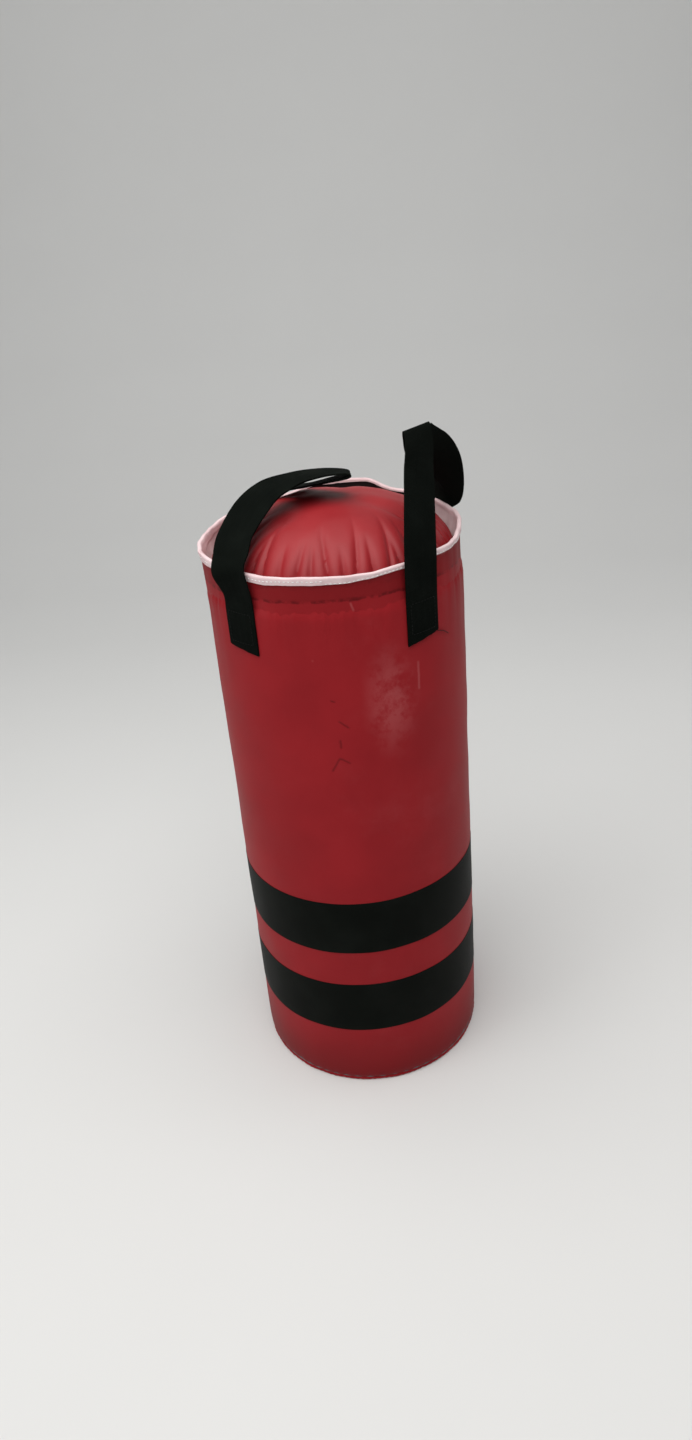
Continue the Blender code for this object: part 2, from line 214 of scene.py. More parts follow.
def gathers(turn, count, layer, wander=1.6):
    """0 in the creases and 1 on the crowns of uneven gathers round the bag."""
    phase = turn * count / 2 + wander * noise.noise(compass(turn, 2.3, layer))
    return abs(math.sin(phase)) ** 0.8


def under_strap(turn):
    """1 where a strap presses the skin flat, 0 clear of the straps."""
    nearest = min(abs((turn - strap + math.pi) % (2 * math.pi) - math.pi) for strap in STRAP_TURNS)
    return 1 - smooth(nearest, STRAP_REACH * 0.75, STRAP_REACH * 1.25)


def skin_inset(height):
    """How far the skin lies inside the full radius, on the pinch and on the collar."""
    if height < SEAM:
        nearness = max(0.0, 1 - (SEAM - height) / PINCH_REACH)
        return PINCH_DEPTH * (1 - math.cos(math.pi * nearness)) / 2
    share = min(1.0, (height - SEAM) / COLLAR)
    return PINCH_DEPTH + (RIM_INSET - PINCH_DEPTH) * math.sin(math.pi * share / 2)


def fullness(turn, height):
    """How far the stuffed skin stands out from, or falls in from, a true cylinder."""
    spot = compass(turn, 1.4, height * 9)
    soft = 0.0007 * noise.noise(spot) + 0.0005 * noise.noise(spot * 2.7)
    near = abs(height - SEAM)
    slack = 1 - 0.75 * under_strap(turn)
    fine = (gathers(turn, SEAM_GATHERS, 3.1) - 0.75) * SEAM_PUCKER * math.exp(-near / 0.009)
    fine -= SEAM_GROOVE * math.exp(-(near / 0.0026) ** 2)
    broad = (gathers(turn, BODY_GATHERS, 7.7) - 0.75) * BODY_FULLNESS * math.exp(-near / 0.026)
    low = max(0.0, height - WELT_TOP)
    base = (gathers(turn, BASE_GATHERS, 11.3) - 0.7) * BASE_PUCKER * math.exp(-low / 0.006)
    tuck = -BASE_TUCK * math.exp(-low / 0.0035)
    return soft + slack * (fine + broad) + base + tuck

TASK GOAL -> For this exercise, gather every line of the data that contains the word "from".

RESULT OF THE TASK ->
Continue the Blender code for this object: part 2, from line 214 of scene.py. More parts follow.
    """How far the stuffed skin stands out from, or falls in from, a true cylinder."""